TX: Dallas Morning News article that target of SW was “under investigation” was substantially true for libel purposes

The News published a story that Rxpress was under investigation for health care fraud because a search warrant was issued for its records. Actually, Halsey was under investigation, and the search warrant sought the company’s communications with him. The article was substantially true for libel purpose and the Texas Citizens Participation Act, to protect free speech without retaliation. Dallas Morning News v. Hall, 2019 Tex. LEXIS 444 (May 10, 2019):

We first consider whether the search warrant helps Rxpress prove falsity. According to Rxpress, the Halsey search warrant is clear and specific evidence that it was not “under investigation.” Rxpress insists that as the search warrant was directed at and generally concerns Halsey, who has never been employed by Rxpress, it shows Halsey was under investigation—not Rxpress. But the News responds that the warrant expressly sought communications between Halsey on the one hand and, on the other, the Halls “and any other associate of Rxpress.” The sought-after communications concerned “insurance reimbursements” and anything that might “show or demonstrate connections or relationships … within Rxpress.”
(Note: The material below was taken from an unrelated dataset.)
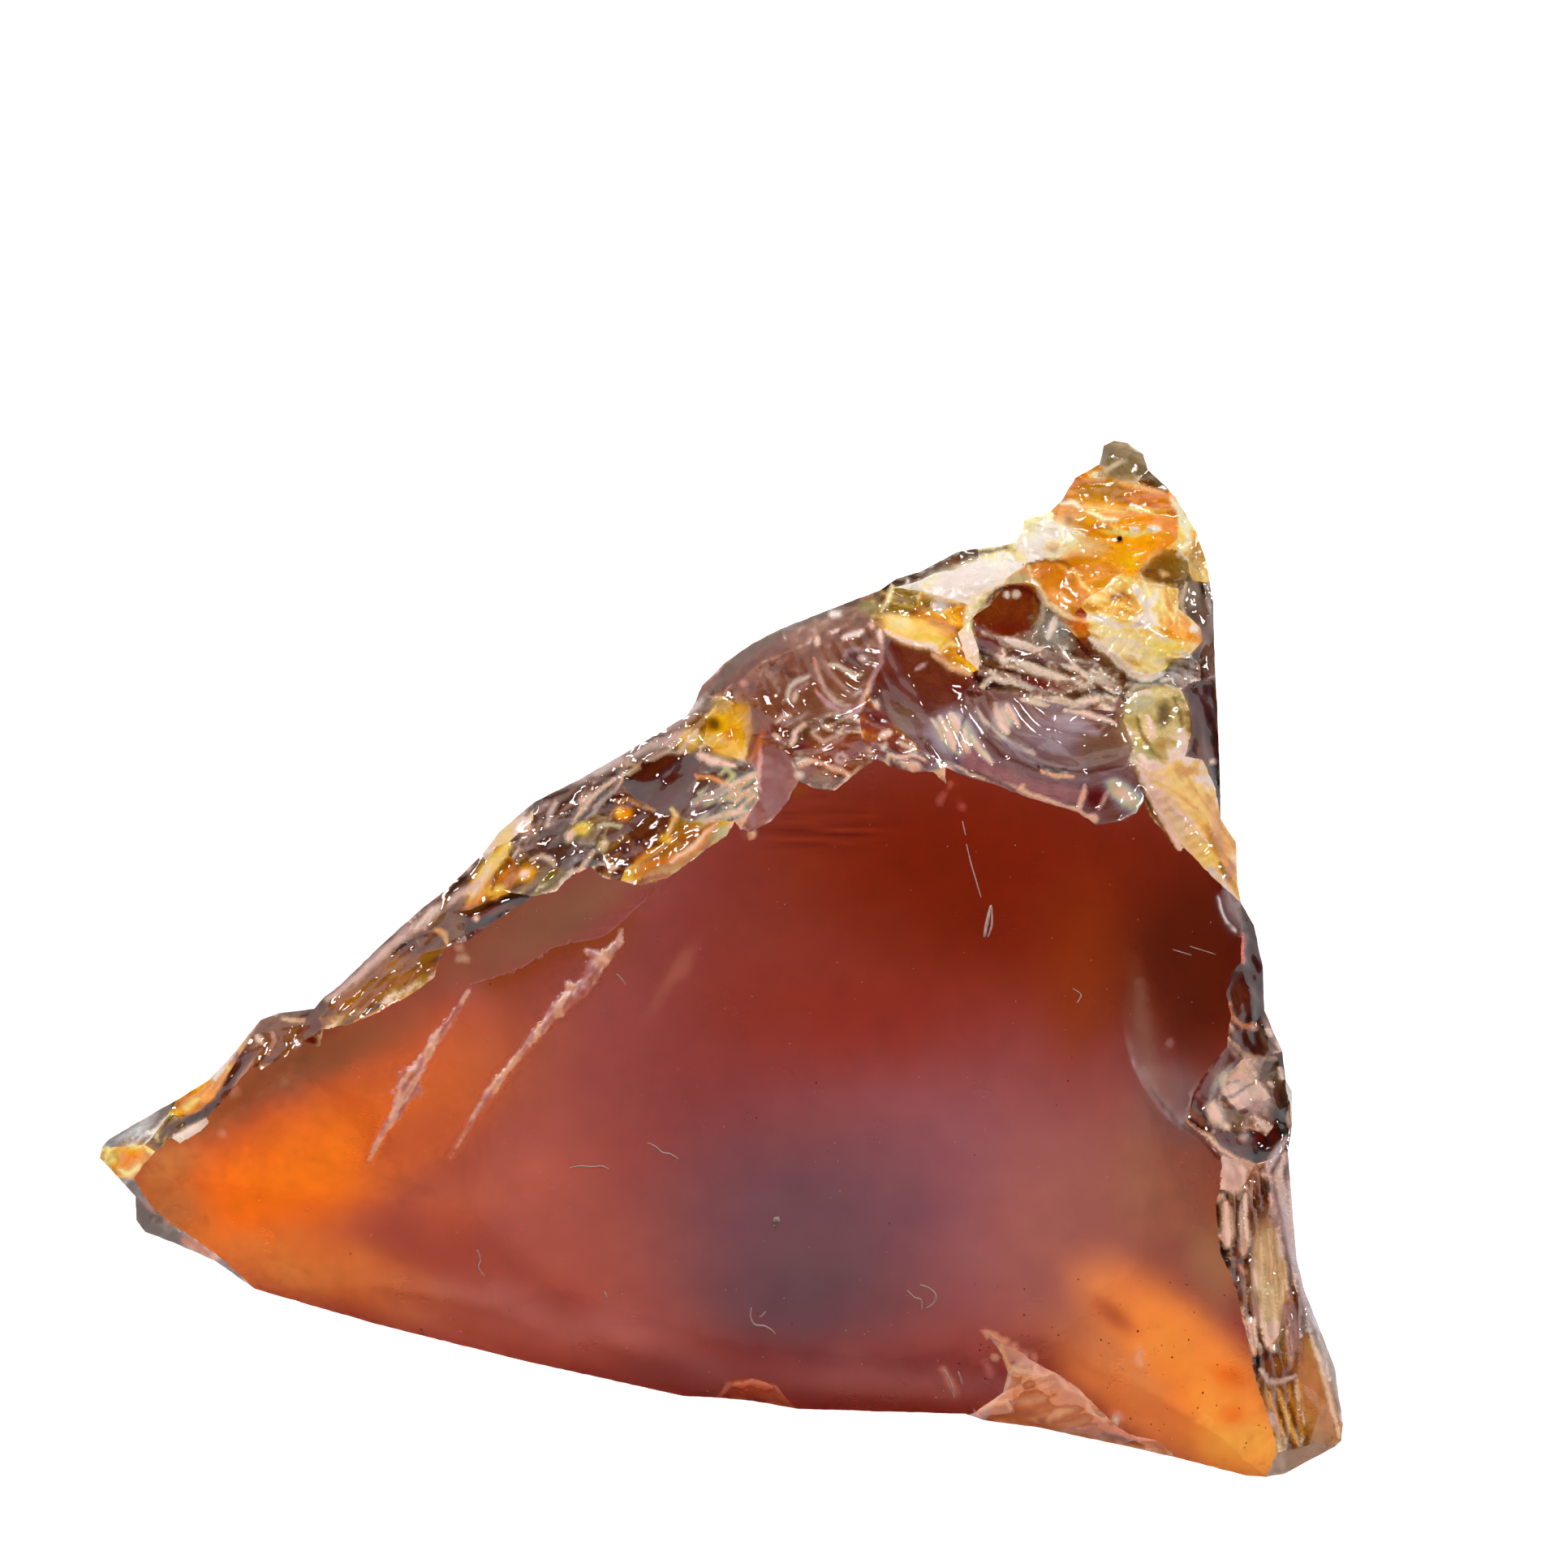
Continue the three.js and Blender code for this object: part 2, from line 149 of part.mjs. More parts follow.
// corners of the chipped flanks, the shell-shaped band, the crust and the chips
const CHIP_FACETS = [
  57,102,56, 55,56,102, 102,54,55, 53,105,106, 54,102,104, 104,105,54, 105,53,54, 100,103,101, 58,99,100, 99,121,100,
  121,122,100, 103,100,122, 51,107,108, 58,100,57, 100,101,57, 102,57,101, 104,102,101, 101,103,104, 53,106,107, 52,53,107,
  107,51,52, 125,119,124, 116,59,115, 115,119,116, 120,116,119, 119,125,120, 126,120,125, 113,61,112, 61,113,60, 114,60,113,
  113,131,114, 118,114,131, 115,59,60, 60,114,115, 114,118,115, 119,115,118, 118,123,119, 124,119,123, 110,49,109, 50,109,49,
  117,99,59, 59,116,117, 116,120,117, 99,117,120, 121,99,120, 120,126,121, 109,50,108, 51,108,50, 64,127,63, 111,62,63,
  63,127,111, 127,128,111, 128,129,112, 128,137,129, 133,135,134, 136,134,135, 65,132,133, 132,138,133, 135,133,138, 138,139,135,
  65,133,64, 133,134,64, 127,64,134, 134,136,127, 128,127,136, 137,128,136, 67,142,66, 143,66,142, 155,149,154, 142,67,141,
  143,142,149, 150,143,149, 149,155,150, 69,145,146, 145,147,146, 140,68,69, 69,146,140, 146,147,140, 147,153,148, 141,67,68,
  68,140,141, 140,147,141, 147,148,141, 142,141,148, 154,149,148, 148,153,154, 66,143,65, 132,65,143, 143,150,132, 138,132,150,
  112,61,62, 129,130,112, 113,112,130, 131,113,130, 49,110,48, 160,161,70, 70,161,144, 159,71,158, 166,167,159, 167,239,168,
  71,159,70, 160,70,159, 159,167,160, 167,168,160, 161,160,168, 156,161,168, 168,239,156, 239,157,156, 151,156,157, 72,163,162,
  163,164,162, 165,164,171, 73,172,173, 172,178,173, 179,173,178, 178,235,179, 235,237,170, 73,173,72, 163,72,173, 173,179,163,
  164,163,179, 171,164,179, 179,235,171, 235,170,171, 165,171,170, 169,165,170, 170,237,169, 238,169,237, 72,162,71, 158,71,162,
  162,164,158, 164,165,158, 159,158,165, 166,159,165, 165,169,166, 167,166,169, 169,238,167, 239,167,238, 177,570,176, 176,206,177,
  234,177,206, 236,234,233, 205,185,204, 232,205,204, 570,74,175, 176,570,175, 175,185,176, 185,205,176, 206,176,205, 234,206,205,
  233,234,205, 205,232,233, 75,183,174, 183,192,184, 202,207,211, 203,202,211, 214,224,215, 210,208,209, 209,208,191, 76,182,75,
  183,75,182, 192,183,191, 191,208,192, 207,192,208, 211,207,208, 208,210,211, 210,213,214, 213,223,214, 224,214,223, 75,174,74,
  184,175,174, 192,207,184, 207,202,184, 184,202,185, 202,203,185, 204,185,203, 203,211,204, 211,210,204, 210,214,204, 214,215,204,
  232,204,215, 240,232,215, 215,224,240, 74,570,73, 172,73,570, 570,177,172, 178,172,177, 177,234,178, 235,178,234, 234,236,235,
  237,235,236, 70,144,69, 145,69,144, 161,156,144, 156,151,145, 147,145,151, 151,152,147, 153,147,152, 190,568,189, 212,190,189,
  77,193,180, 193,186,180, 181,180,186, 186,187,181, 568,181,187, 187,188,568, 189,568,188, 188,216,189, 212,189,216, 194,201,195,
  569,199,200, 199,226,200, 243,196,195, 194,195,196, 196,569,194, 200,226,225, 226,218,225, 217,225,218, 218,219,217, 220,217,219,
  80,243,79, 243,195,79, 195,201,79, 78,79,201, 201,194,78, 77,78,194, 193,77,194, 194,569,193, 569,200,193, 186,193,200,
  187,186,200, 200,225,187, 188,187,225, 225,217,188, 216,188,217, 217,220,216, 212,216,220, 221,212,220, 198,197,249, 249,267,198,
  228,269,229, 270,229,269, 549,550,43, 560,262,263, 246,247,241, 247,256,248, 256,561,248, 266,248,561, 265,266,561, 561,560,265,
  264,265,560, 560,263,264, 83,246,82, 246,241,82, 81,82,241, 242,81,241, 241,247,242, 562,242,247, 247,248,562, 197,562,248,
  249,197,248, 248,266,249, 267,249,266, 231,267,266, 266,265,231, 227,231,265, 265,264,227, 264,268,227, 228,227,268, 269,228,268,
  43,550,551, 551,42,43, 81,242,80, 243,80,242, 242,562,243, 196,243,562, 562,197,196, 569,196,197, 197,198,569, 199,569,198,
  198,267,199, 267,231,199, 231,227,199, 226,199,227, 227,228,226, 228,229,226, 218,226,229, 230,218,229, 229,270,230, 549,43,548,
  44,548,43, 563,254,255, 254,257,255, 84,250,244, 425,259,258, 244,250,245, 254,563,253, 253,415,254, 425,258,257, 258,259,260,
  366,576,365, 365,564,366, 352,85,351, 360,576,361, 576,366,361, 251,361,366, 252,251,366, 366,564,252, 397,252,564, 564,396,397,
  414,397,396, 396,413,414, 424,428,429, 85,352,84, 352,360,84, 250,84,360, 360,361,250, 361,251,250, 245,250,251, 563,245,251,
  251,252,563, 253,563,252, 252,397,253, 415,253,397, 397,414,415, 254,415,414, 257,254,414, 425,257,414, 414,413,425, 413,424,425,
  259,425,424, 424,429,259, 350,358,351, 359,358,574, 411,426,427, 350,86,87, 574,358,357, 357,363,574, 363,364,574, 359,574,364,
  412,395,394, 394,411,412, 411,427,412, 348,575,349, 362,356,355, 367,368,370, 368,369,370, 371,370,369, 369,392,371, 393,371,392,
  392,391,393, 391,408,393, 88,348,87, 348,349,87, 350,87,349, 357,350,349, 349,575,357, 575,356,357, 356,362,357, 363,357,362,
  362,367,363, 367,370,363, 364,363,370, 372,364,370, 370,371,372, 371,393,372, 394,372,393, 393,408,394, 351,85,86, 358,359,352,
  360,352,359, 576,360,359, 365,576,359, 359,364,365, 564,365,364, 364,372,564, 372,394,564, 394,395,564, 396,564,395, 413,396,395,
  395,412,413, 424,413,412, 428,424,412, 412,427,428, 84,244,83, 244,245,83, 246,83,245, 245,563,246, 247,246,563, 563,255,247,
  256,247,255, 561,256,255, 255,257,561, 257,258,561, 258,260,561, 260,261,561, 560,561,261, 262,560,261, 77,180,76, 180,181,76,
  182,76,181, 181,568,182, 183,182,568, 191,183,568, 568,190,191, 209,191,190, 210,209,190, 213,210,190, 190,212,213, 212,221,213,
  221,222,213, 223,213,222, 390,554,407, 299,373,353, 373,552,353, 353,552,354, 378,354,552, 534,540,533, 91,301,90, 300,90,301,
  300,301,297, 298,300,297, 297,313,298, 313,374,298, 376,380,377, 389,578,380, 90,300,89, 300,298,299, 298,374,299, 373,299,374,
  552,373,374, 376,377,552, 378,552,377, 381,378,377, 377,380,381, 380,578,381, 390,381,578, 578,389,390, 554,390,389, 406,423,409,
  540,534,535, 539,540,535, 535,538,539, 547,539,538, 538,587,547, 40,547,587, 375,312,311, 312,296,307, 375,311,310, 310,347,375,
  347,379,375, 94,95,278, 295,286,294, 582,306,305, 305,308,582, 287,93,94, 94,286,287, 286,295,287, 296,287,295, 307,296,295,
  295,306,307, 306,582,307, 312,307,582, 311,312,582, 310,311,582, 582,308,310, 308,309,310, 347,310,309, 309,346,347, 379,347,346,
  346,345,379, 345,385,379, 385,577,388, 586,537,541, 93,287,92, 91,92,287, 287,296,91, 301,91,296, 297,301,296, 313,297,296,
  296,312,313, 374,313,312, 312,375,374, 552,374,375, 376,552,375, 375,379,376, 380,376,379, 379,385,380, 385,388,380, 389,380,388,
  388,553,389, 554,389,553, 406,554,553, 553,405,406, 423,406,405, 405,565,423, 565,422,423, 538,535,536, 536,537,538, 537,586,538,
  587,538,586, 586,39,587, 40,587,39, 97,275,96, 303,330,304, 331,304,330, 343,331,330, 342,343,330, 330,341,342, 341,344,342,
  274,272,271, 302,292,291, 0,271,98, 271,272,98, 97,98,272, 275,97,272, 272,274,275, 274,277,275, 285,556,277, 277,555,285,
  555,284,285, 293,285,284, 284,292,293, 581,293,292, 292,302,581, 303,581,302, 344,341,340, 384,344,340, 383,386,384, 387,384,386,
  404,387,386, 420,404,419, 401,402,403, 558,338,339, 382,339,338, 338,433,382, 401,400,441, 441,440,401, 402,401,440, 440,416,402,
  403,402,416, 416,418,403, 327,319,318, 3,276,273, 276,280,273, 281,273,280, 327,328,557, 329,557,328, 558,329,328, 338,558,337,
  433,338,337, 455,417,416, 418,416,417, 271,0,1, 1,2,271, 2,3,271, 3,273,271, 274,271,273, 273,281,274, 277,274,281,
  555,277,281, 281,280,555, 280,283,555, 284,555,283, 283,289,284, 289,290,284, 292,284,290, 291,292,290, 290,319,291, 302,291,319,
  319,327,302, 303,302,327, 327,557,303, 330,303,557, 557,329,330, 341,330,329, 340,341,329, 329,558,340, 558,339,340, 384,340,339,
  339,382,384, 383,384,382, 382,433,383, 433,398,383, 386,383,398, 399,386,398, 386,399,400, 404,386,400, 400,401,404, 401,403,404,
  419,404,403, 403,418,419, 38,543,544, 544,545,38, 96,275,95, 278,95,275, 275,277,278, 277,556,278, 94,278,556, 286,94,556,
  556,285,286, 294,286,285, 285,293,294, 293,581,294, 295,294,581, 306,295,581, 305,306,581, 581,303,305, 303,304,305, 308,305,304,
  304,331,308, 309,308,331, 331,343,309, 346,309,343, 345,346,343, 343,342,345, 342,344,345, 385,345,344, 344,384,385, 577,385,384,
  384,387,577, 388,577,387, 553,388,387, 387,404,553, 405,553,404, 565,405,404, 422,565,404, 421,422,404, 404,420,421, 586,541,542,
  39,586,542, 542,543,39, 543,38,39, 282,314,288, 583,288,314, 559,335,336, 438,579,437, 437,447,438, 457,454,453, 316,320,317,
  326,317,320, 320,325,326, 430,434,431, 583,314,315, 315,316,583, 316,317,583, 326,325,333, 325,332,333, 559,333,332, 335,559,332,
  332,334,335, 334,430,335, 336,335,430, 430,431,336, 432,336,431, 579,432,431, 431,434,579, 434,435,579, 435,436,579, 437,579,436,
  454,447,446, 453,454,446, 446,566,453, 566,452,453, 452,456,453, 457,453,456, 9,10,324, 10,323,324, 323,10,322, 13,14,442,
  448,450,567, 322,10,11, 321,322,11, 11,12,321, 12,13,580, 443,580,13, 444,443,442, 445,444,442, 442,14,445, 14,449,445,
  449,567,451, 567,450,451, 468,470,487, 470,469,487, 486,487,469, 480,486,469, 479,478,484, 478,483,484, 279,5,6, 282,279,6,
  314,282,6, 315,314,6, 6,7,315, 316,315,7, 320,316,7, 7,8,320, 8,9,320, 325,320,9, 9,324,325, 332,325,324,
  324,323,332, 334,332,323, 323,322,334, 430,334,322, 322,321,430, 434,430,321, 321,12,434, 12,580,434, 435,434,580, 580,443,435,
  436,435,443, 443,444,436, 437,436,444, 447,437,444, 446,447,444, 444,445,446, 566,446,445, 445,449,566, 452,566,449, 449,451,452,
  486,480,485, 480,479,485, 479,484,485, 464,573,463, 481,476,25, 488,481,492, 507,508,571, 520,510,509, 509,519,520, 465,17,18,
  18,19,465, 464,465,19, 573,464,19, 19,20,573, 20,459,573, 461,573,459, 460,461,459, 459,466,460, 467,460,466, 466,471,467,
  572,467,471, 471,473,572, 474,572,473, 477,474,473, 476,481,477, 482,477,481, 481,488,482, 496,497,495, 495,508,496, 497,496,508,
  508,507,512, 511,512,507, 507,506,511, 506,510,511, 515,503,502, 518,584,527, 526,527,584, 584,524,526, 525,526,524, 524,34,525,
  532,525,34, 35,532,34, 530,30,31, 31,32,531, 32,33,531, 528,29,30, 529,528,30, 30,530,529, 530,31,585, 31,531,585,
  523,585,531, 514,28,29, 29,528,514, 528,529,516, 517,516,529, 521,517,529, 529,530,521, 530,585,521, 522,521,585, 585,523,522,
  523,531,588, 531,33,588, 472,22,23, 475,472,23, 23,24,475, 26,27,501, 515,502,501, 27,28,515, 503,515,514, 504,503,514,
  514,528,516, 516,517,504, 505,504,517, 518,505,517, 517,521,518, 584,518,521, 521,522,584, 522,523,584, 524,584,523, 523,588,524,
  34,524,588, 588,33,34, 459,20,21, 466,459,21, 21,22,466, 471,466,22, 22,472,471, 473,471,472, 472,475,473, 477,473,475,
  476,477,475, 475,24,476, 24,25,476, 25,26,492, 26,493,492, 488,492,493, 489,488,493, 494,489,493, 493,26,494, 26,501,494,
  495,494,501, 501,502,495, 508,495,502, 571,508,502, 502,503,571, 507,571,503, 506,507,503, 503,504,506, 504,505,506, 510,506,505,
  509,510,505, 519,509,505, 505,518,519, 520,519,518, 518,527,520, 449,14,15, 567,449,448, 15,16,448, 450,448,17, 463,573,462,
  573,461,462, 461,460,468, 460,467,468, 470,468,467, 467,572,470, 469,470,572, 572,474,469, 480,469,474, 479,480,474, 478,479,474,
  474,477,478, 477,482,478, 483,478,482, 491,483,482, 482,488,491, 488,489,491, 490,491,489, 500,490,489, 499,500,489, 489,494,499,
  494,495,499, 495,497,499, 498,499,497, 513,498,497, 497,508,513, 508,512,513, 276,3,4, 4,5,276, 280,276,5, 5,279,280,
  283,280,279, 279,282,283, 282,288,283, 289,283,288, 288,583,289, 290,289,583, 319,290,583, 318,319,583, 583,317,318, 317,326,318,
  327,318,326, 328,327,326, 326,333,328, 558,328,333, 333,559,558, 559,336,558, 337,558,336, 336,432,337, 433,337,432, 432,579,433,
  398,433,579, 399,398,579, 400,399,579, 441,400,579, 579,438,441, 440,441,438, 439,440,438, 416,440,455, 447,454,455, 417,455,454,
  458,417,454, 454,457,458, 38,545,37, 348,88,89, 89,300,348, 300,299,348, 575,348,299, 299,353,575, 353,354,575, 356,575,354,
  355,356,354, 354,378,355, 362,355,378, 367,362,378, 368,367,378, 378,381,368, 369,368,381, 381,390,369, 392,369,390, 391,392,390,
  408,391,390, 390,407,408, 394,408,407, 411,394,407, 410,411,407, 410,407,406, 406,409,410, 547,40,546, 99,58,59, 62,111,112,
  111,128,112, 149,142,148, 150,155,138, 145,144,156, 175,74,174, 174,183,184, 185,175,184, 86,350,351, 358,350,357, 352,351,358,
  407,554,406, 13,442,443, 438,447,439, 440,439,447, 447,455,440, 16,17,448, 449,15,448, 492,481,25, 28,514,515, 501,27,515,
  504,514,516,
];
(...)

Although the search warrant, which concerned possible violations of federal healthcare fraud laws, was directed at Halsey, it expressly focused on obtaining information about Rxpress. By its own terms, the warrant sought all communications among Halsey, the Halls, and other Rxpress owners and associates that related either to payments made by Rxpress or to aspects of Rxpress’s “ownership, control, responsibility, direction, [and] authorization.” The court of appeals concluded the warrant did not establish Rxpress was under investigation—a holding we do not reach today. But even if the court of appeals were correct, we struggle to see how a search warrant seeking documents and communications on Rxpress’s owners and operations, in the context of an inquiry into possible healthcare fraud, is clear and specific evidence that Rxpress was not “under investigation.”

. . .

Even if the search warrant does not establish by a preponderance of the evidence that Rxpress was “under investigation,” as the court of appeals held, Rxpress fails to establish a prima facie case that the News’s reporting was not substantially true.

One doesn’t have to be an alleged criminal to be the target of a search warrant. Zurcher v. Stanford Daily (1978). Just a holder of potential evidence is enough.